# Hay from the Bay



## avn (Mar 25, 2016)

Hey! I live in the bay area and I just got a l2 ghost nymph that I am really excited about!

Just wanted to say hello and thank you for making such a great forum! I have learned so much from reading all of the threads!


----------



## Tonypace2009 (Mar 25, 2016)

welcome good choice ghost are awesome.


----------



## BringontheBugs (Mar 25, 2016)

Welcome!   I started out with a couple ghosts as well.


----------



## CosbyArt (Mar 25, 2016)

Hello and welcome to the forum






Ghosts are a great looking exotic, and are easy to care for, so they are a favorite of many keepers - myself included.


----------



## Rick (Mar 26, 2016)

Welcome


----------



## MantisGalore (Mar 26, 2016)

Welcome!


----------



## hibiscusmile (Mar 27, 2016)

Welcome!


----------



## Hisserdude (Mar 29, 2016)

Welcome, I hope you enjoy it here!


----------



## CutieCrawlersArt (Mar 29, 2016)

Welcome to the forums!
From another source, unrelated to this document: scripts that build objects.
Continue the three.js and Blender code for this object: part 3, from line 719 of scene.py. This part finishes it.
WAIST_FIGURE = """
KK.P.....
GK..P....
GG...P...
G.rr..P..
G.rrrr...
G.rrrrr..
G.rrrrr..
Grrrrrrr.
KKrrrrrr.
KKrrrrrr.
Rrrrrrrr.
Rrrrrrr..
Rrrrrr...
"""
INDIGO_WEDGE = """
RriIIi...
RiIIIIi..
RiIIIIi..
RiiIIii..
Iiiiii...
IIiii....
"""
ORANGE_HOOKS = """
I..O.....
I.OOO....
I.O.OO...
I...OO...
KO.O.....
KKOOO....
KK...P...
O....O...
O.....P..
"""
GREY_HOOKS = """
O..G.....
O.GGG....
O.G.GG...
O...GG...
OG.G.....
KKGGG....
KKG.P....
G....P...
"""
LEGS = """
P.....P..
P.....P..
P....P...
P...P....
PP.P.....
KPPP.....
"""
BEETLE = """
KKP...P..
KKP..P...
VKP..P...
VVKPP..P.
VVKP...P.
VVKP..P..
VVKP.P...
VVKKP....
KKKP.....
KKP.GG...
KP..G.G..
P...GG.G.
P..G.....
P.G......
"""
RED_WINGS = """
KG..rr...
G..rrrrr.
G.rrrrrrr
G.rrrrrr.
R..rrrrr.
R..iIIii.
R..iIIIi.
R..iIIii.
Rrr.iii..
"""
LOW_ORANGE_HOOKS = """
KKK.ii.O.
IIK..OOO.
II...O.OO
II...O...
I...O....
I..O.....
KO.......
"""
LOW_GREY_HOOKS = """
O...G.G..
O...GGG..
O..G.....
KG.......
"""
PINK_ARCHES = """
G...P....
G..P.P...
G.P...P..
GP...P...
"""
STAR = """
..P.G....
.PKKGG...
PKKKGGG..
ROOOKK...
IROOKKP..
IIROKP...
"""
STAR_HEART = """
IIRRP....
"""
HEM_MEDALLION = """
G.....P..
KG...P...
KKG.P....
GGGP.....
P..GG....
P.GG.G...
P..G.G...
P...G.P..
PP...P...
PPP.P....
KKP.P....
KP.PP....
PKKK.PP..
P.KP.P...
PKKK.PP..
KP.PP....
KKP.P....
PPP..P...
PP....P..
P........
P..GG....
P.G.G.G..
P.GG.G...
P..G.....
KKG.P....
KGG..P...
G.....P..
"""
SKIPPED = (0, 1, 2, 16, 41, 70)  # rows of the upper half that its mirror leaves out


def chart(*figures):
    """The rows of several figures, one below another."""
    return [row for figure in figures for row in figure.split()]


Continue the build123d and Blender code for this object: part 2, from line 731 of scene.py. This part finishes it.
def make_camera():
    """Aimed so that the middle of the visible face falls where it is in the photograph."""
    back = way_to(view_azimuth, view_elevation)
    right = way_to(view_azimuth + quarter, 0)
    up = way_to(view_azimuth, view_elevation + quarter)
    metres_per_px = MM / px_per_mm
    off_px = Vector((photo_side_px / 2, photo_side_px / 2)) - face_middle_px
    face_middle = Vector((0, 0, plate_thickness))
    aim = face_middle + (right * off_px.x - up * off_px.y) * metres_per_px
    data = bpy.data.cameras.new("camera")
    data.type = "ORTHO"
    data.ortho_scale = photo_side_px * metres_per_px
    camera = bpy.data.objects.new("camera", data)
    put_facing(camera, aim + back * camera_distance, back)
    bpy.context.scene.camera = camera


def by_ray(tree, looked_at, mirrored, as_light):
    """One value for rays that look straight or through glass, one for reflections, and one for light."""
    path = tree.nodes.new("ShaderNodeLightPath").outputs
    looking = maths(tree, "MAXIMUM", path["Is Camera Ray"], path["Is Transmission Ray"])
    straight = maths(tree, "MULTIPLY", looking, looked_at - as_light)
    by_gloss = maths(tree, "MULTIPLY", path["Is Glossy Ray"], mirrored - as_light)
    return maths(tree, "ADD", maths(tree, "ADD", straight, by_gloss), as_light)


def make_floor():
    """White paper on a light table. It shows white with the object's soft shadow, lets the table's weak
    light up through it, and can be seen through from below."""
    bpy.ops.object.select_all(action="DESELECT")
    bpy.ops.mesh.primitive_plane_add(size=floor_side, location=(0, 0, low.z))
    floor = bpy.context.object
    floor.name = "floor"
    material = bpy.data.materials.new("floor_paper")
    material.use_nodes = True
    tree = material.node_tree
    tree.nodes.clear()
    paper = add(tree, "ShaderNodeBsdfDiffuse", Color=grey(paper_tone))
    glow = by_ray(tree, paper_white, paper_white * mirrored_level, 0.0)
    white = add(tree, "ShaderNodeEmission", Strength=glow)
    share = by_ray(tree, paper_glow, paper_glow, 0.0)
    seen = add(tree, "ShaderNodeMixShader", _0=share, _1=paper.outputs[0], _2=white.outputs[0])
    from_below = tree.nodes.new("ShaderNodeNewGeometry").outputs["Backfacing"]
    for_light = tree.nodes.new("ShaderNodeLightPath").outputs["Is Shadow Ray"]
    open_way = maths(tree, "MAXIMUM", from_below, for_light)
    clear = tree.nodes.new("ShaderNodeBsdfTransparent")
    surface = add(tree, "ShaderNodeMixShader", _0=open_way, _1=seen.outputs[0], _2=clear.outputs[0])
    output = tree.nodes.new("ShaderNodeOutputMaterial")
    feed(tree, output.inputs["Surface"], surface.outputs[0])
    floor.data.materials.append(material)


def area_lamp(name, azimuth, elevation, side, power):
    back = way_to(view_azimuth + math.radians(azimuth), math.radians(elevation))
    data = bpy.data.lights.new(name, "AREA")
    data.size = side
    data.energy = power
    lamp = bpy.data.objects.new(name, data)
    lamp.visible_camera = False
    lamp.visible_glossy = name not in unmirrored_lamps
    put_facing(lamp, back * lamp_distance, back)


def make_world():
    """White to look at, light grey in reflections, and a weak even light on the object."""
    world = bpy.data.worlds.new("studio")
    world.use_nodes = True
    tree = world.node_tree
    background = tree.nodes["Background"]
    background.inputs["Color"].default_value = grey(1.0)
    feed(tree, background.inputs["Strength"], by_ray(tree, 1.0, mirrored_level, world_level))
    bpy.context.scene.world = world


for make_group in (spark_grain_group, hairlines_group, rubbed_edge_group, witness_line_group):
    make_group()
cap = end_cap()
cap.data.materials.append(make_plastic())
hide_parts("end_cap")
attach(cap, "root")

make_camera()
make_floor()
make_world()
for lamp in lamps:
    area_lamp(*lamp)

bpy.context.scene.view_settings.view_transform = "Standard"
Ghosts are super sweet to start with!


----------



## lemm (Mar 30, 2016)

Welcome. Ghosts are great. Love green female ghosts. For some uknown never ever discussed reason on any post anywhere I cannot seem to find an adult male green ghost.


----------



## Starving Always (Mar 31, 2016)

welcomeee


----------